TO BE DONE —
Repeat the material exactly, every line of it.

INFORMATION PROVIDED —
= = = = =

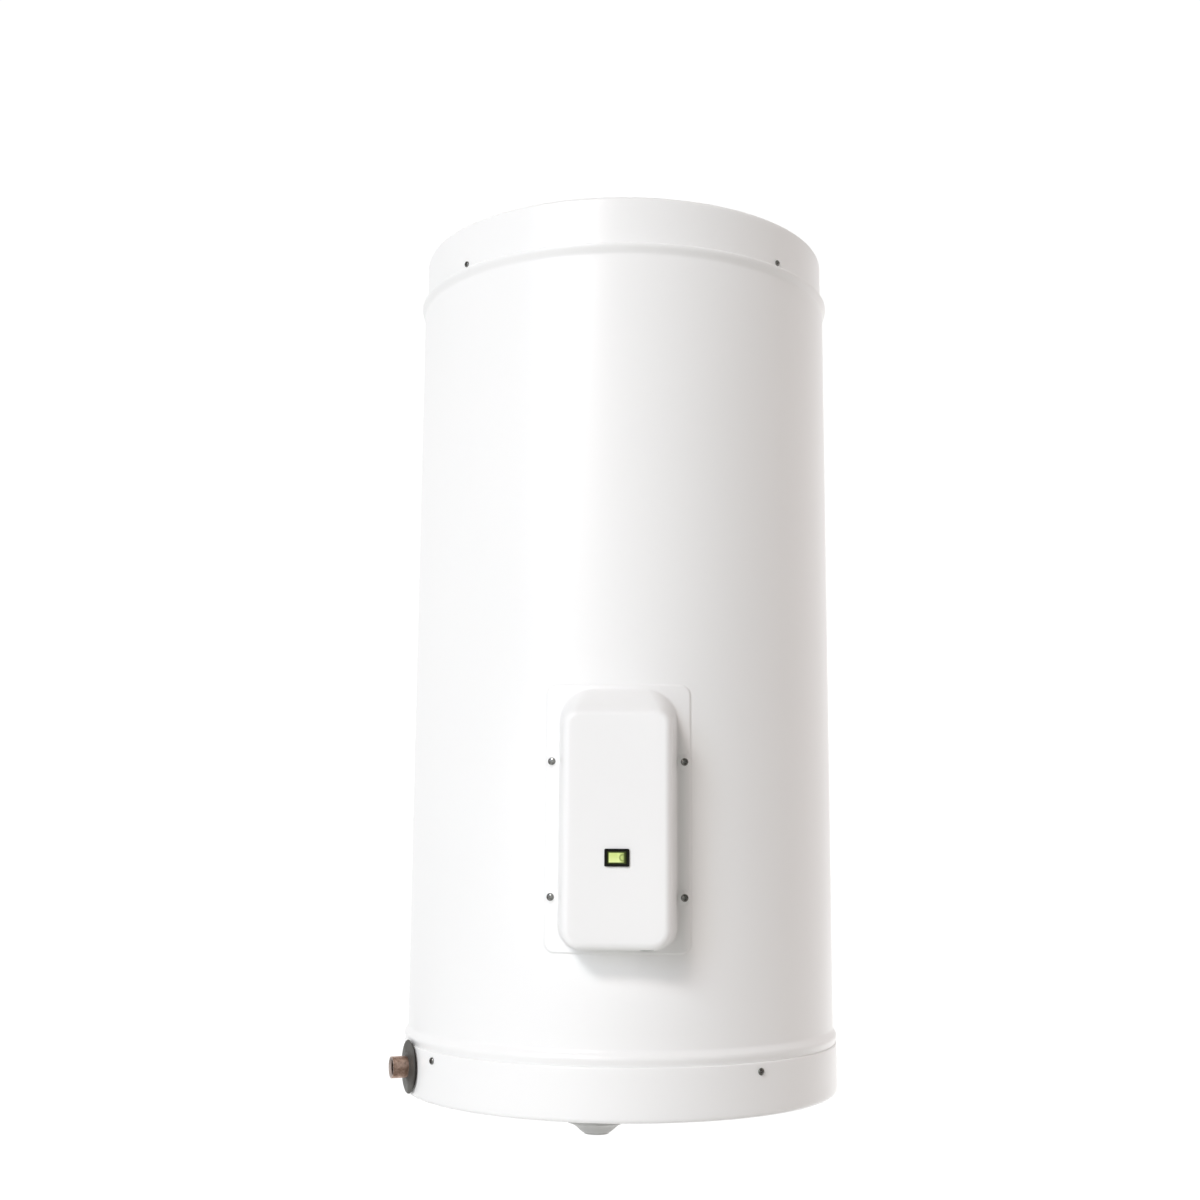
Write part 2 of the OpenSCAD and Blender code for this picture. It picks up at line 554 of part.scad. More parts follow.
// ---------- service cover ----------
// outline of the cover at depth y: the walls lean in towards the face, the top wall most of all
function cover_ring(y, inset) =
    let (f = y - face_y, hw = cover_hw - 7.9 * (1 - f / 61.4) - inset, z0 = cover_z0 + 1.6 * (1 - f / 61.4) + inset,
         z1 = cover_z1 + 0.672 * f - inset, rb = 24.5 + 0.025 * f - inset, rt = 17 + 0.483 * f - inset)
    [for (p = concat(arc(hw - rb, z0 + rb, rb, -90, 0, 7), arc(hw - rt, z1 - rt, rt, 0, 90, 9),
                     arc(rt - hw, z1 - rt, rt, 90, 180, 9), arc(rb - hw, z0 + rb, rb, 180, 270, 7))) [p[0], y, p[1]]];
// rings from the face back to the jacket, with a round edge of 10 mm, d inside the outer surface
function cover_rings(d) = concat(
    [for (i = [0:5]) let (a = 18 * i) cover_ring(face_y + d + (10 - d) * (1 - cos(a)), d + (10 - d) * (1 - sin(a)))],
    [cover_ring(-250, d)]);
module loft(rings) {
    n = len(rings[0]);
    m = len(rings);
    polyhedron(
        points = [for (r = rings) for (p = r) p],
        faces = concat([[for (i = [n - 1:-1:0]) i], [for (i = [0:n - 1]) (m - 1) * n + i]],
            [for (j = [0:m - 2]) for (i = [0:n - 1]) let (k = (i + 1) % n) [j * n + i, j * n + k, j * n + n + k]],
            [for (j = [0:m - 2]) for (i = [0:n - 1]) let (k = (i + 1) % n) [j * n + i, j * n + n + k, j * n + n + i]]),
        convexity = 4);
}
module cover_form(d) loft(cover_rings(d));
module electrical_cover() {
    color([0.96, 0.96, 0.95]) difference() {
        union() {
            difference() {
                cover_form(0);
                cylinder(r = flange_r0, h = 700, $fn = 180);
            }
            intersection() {
                translate([0, 0, 200]) ring(flange_r1, flange_r0, 400, $fn = 180);
                front_slab(flange_r1 * sin(flange_a), flange_z0, flange_z1, 14, -R - 10, -200);
            }
        }
        cover_form(cover_t);
        // switch cut-out
        front_slab(13.7, switch_z - 9.6, switch_z + 9.6, 1, face_y - 5, face_y + 10);
        for (a = [-cover_screw_a, cover_screw_a], z = screw_zs) out(a, R - 10, z) cylinder(r = 2.6, h = 40, $fn = 48);
        translate([36, cable_y, cover_z0 - 5]) cylinder(r = 7, h = 14);
    }
}
module cover_gasket() {
    color([0.3, 0.3, 0.3]) difference() {
        intersection() {
            translate([0, 0, 200]) ring(flange_r0 - 0.05, R + 0.1, 400, $fn = 180);
            front_slab((flange_r1 * sin(flange_a)) - 1.6, flange_z0 + 1.6, flange_z1 - 1.6, 13, -R - 10, -200);
        }
        front_slab(64, 253, 550, 6, -R - 20, -190);
        for (a = [-cover_screw_a, cover_screw_a], z = screw_zs) out(a, R - 10, z) cylinder(r = 2.6, h = 40, $fn = 48);
    }
}
module cover_screws() {
    color([0.8, 0.8, 0.78]) for (a = [-cover_screw_a, cover_screw_a], z = screw_zs)
        out(a, flange_r1 + 0.02, z) pan_screw(4.8, 3, 1.9, 22);
}
module cable_grommet() {
    color([0.14, 0.14, 0.14]) translate([36, cable_y, cover_z0]) rotate_extrude($fn = 64) polygon(
        [[4.25, -0.6], [8.9, -0.6], [9.4, -0.2], [9.4, 0.3], [6.9, 0.3], [6.9, 3.8], [9.0, 3.8], [9.0, 5], [6, 7], [4.25, 7]]);
}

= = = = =

WORKED ANSWER —
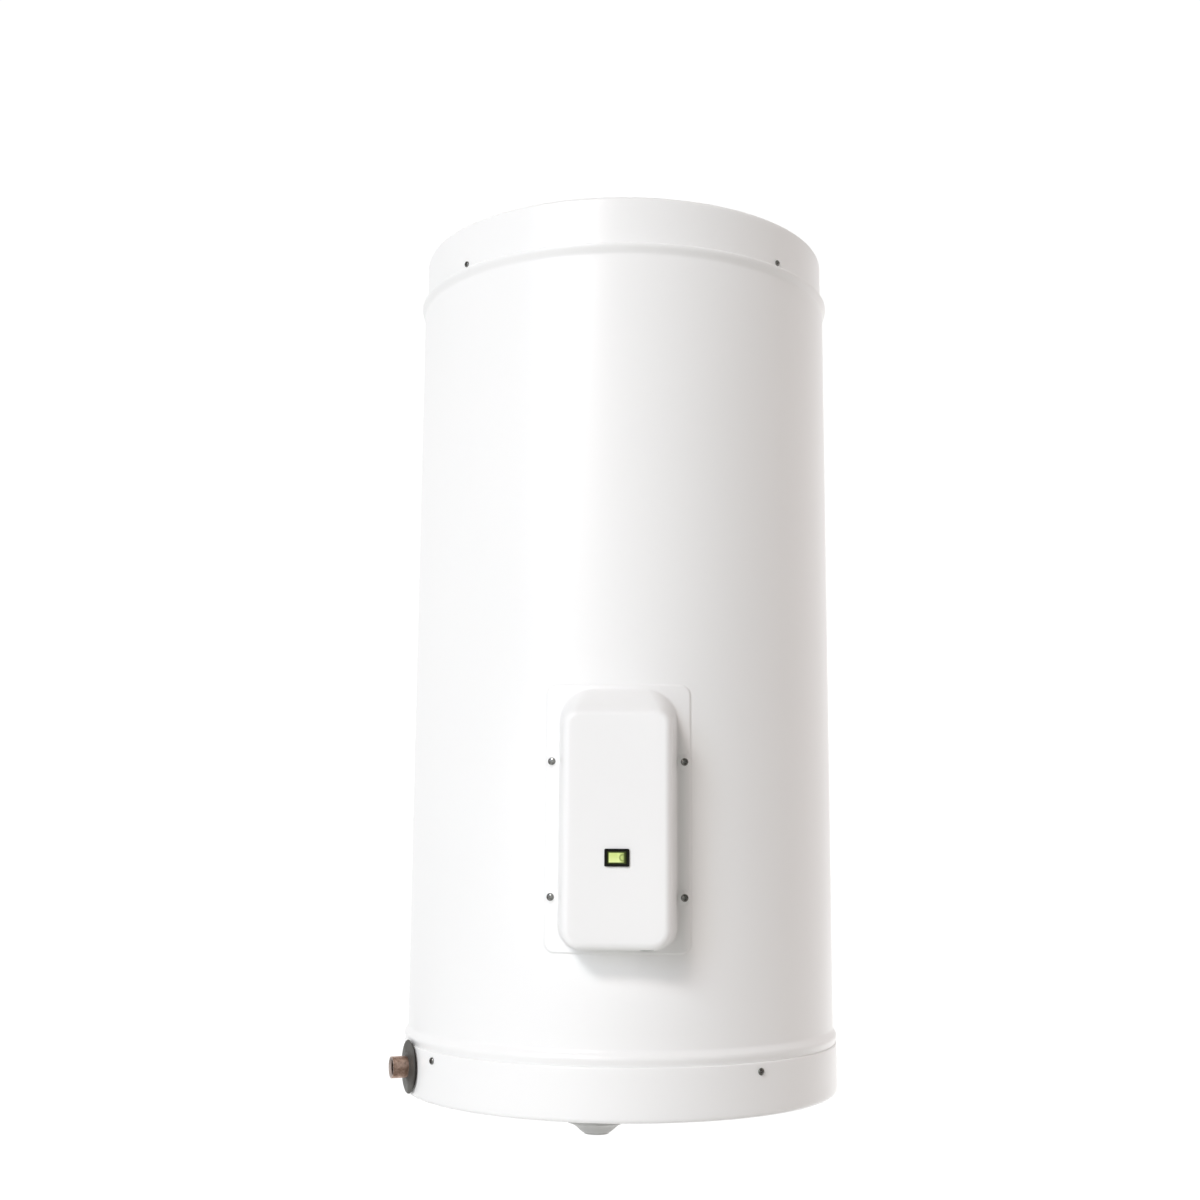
Write part 2 of the OpenSCAD and Blender code for this picture. It picks up at line 554 of part.scad. More parts follow.
// ---------- service cover ----------
// outline of the cover at depth y: the walls lean in towards the face, the top wall most of all
function cover_ring(y, inset) =
    let (f = y - face_y, hw = cover_hw - 7.9 * (1 - f / 61.4) - inset, z0 = cover_z0 + 1.6 * (1 - f / 61.4) + inset,
         z1 = cover_z1 + 0.672 * f - inset, rb = 24.5 + 0.025 * f - inset, rt = 17 + 0.483 * f - inset)
    [for (p = concat(arc(hw - rb, z0 + rb, rb, -90, 0, 7), arc(hw - rt, z1 - rt, rt, 0, 90, 9),
                     arc(rt - hw, z1 - rt, rt, 90, 180, 9), arc(rb - hw, z0 + rb, rb, 180, 270, 7))) [p[0], y, p[1]]];
// rings from the face back to the jacket, with a round edge of 10 mm, d inside the outer surface
function cover_rings(d) = concat(
    [for (i = [0:5]) let (a = 18 * i) cover_ring(face_y + d + (10 - d) * (1 - cos(a)), d + (10 - d) * (1 - sin(a)))],
    [cover_ring(-250, d)]);
module loft(rings) {
    n = len(rings[0]);
    m = len(rings);
    polyhedron(
        points = [for (r = rings) for (p = r) p],
        faces = concat([[for (i = [n - 1:-1:0]) i], [for (i = [0:n - 1]) (m - 1) * n + i]],
            [for (j = [0:m - 2]) for (i = [0:n - 1]) let (k = (i + 1) % n) [j * n + i, j * n + k, j * n + n + k]],
            [for (j = [0:m - 2]) for (i = [0:n - 1]) let (k = (i + 1) % n) [j * n + i, j * n + n + k, j * n + n + i]]),
        convexity = 4);
}
module cover_form(d) loft(cover_rings(d));
module electrical_cover() {
    color([0.96, 0.96, 0.95]) difference() {
        union() {
            difference() {
                cover_form(0);
                cylinder(r = flange_r0, h = 700, $fn = 180);
            }
            intersection() {
                translate([0, 0, 200]) ring(flange_r1, flange_r0, 400, $fn = 180);
                front_slab(flange_r1 * sin(flange_a), flange_z0, flange_z1, 14, -R - 10, -200);
            }
        }
        cover_form(cover_t);
        // switch cut-out
        front_slab(13.7, switch_z - 9.6, switch_z + 9.6, 1, face_y - 5, face_y + 10);
        for (a = [-cover_screw_a, cover_screw_a], z = screw_zs) out(a, R - 10, z) cylinder(r = 2.6, h = 40, $fn = 48);
        translate([36, cable_y, cover_z0 - 5]) cylinder(r = 7, h = 14);
    }
}
module cover_gasket() {
    color([0.3, 0.3, 0.3]) difference() {
        intersection() {
            translate([0, 0, 200]) ring(flange_r0 - 0.05, R + 0.1, 400, $fn = 180);
            front_slab((flange_r1 * sin(flange_a)) - 1.6, flange_z0 + 1.6, flange_z1 - 1.6, 13, -R - 10, -200);
        }
        front_slab(64, 253, 550, 6, -R - 20, -190);
        for (a = [-cover_screw_a, cover_screw_a], z = screw_zs) out(a, R - 10, z) cylinder(r = 2.6, h = 40, $fn = 48);
    }
}
module cover_screws() {
    color([0.8, 0.8, 0.78]) for (a = [-cover_screw_a, cover_screw_a], z = screw_zs)
        out(a, flange_r1 + 0.02, z) pan_screw(4.8, 3, 1.9, 22);
}
module cable_grommet() {
    color([0.14, 0.14, 0.14]) translate([36, cable_y, cover_z0]) rotate_extrude($fn = 64) polygon(
        [[4.25, -0.6], [8.9, -0.6], [9.4, -0.2], [9.4, 0.3], [6.9, 0.3], [6.9, 3.8], [9.0, 3.8], [9.0, 5], [6, 7], [4.25, 7]]);
}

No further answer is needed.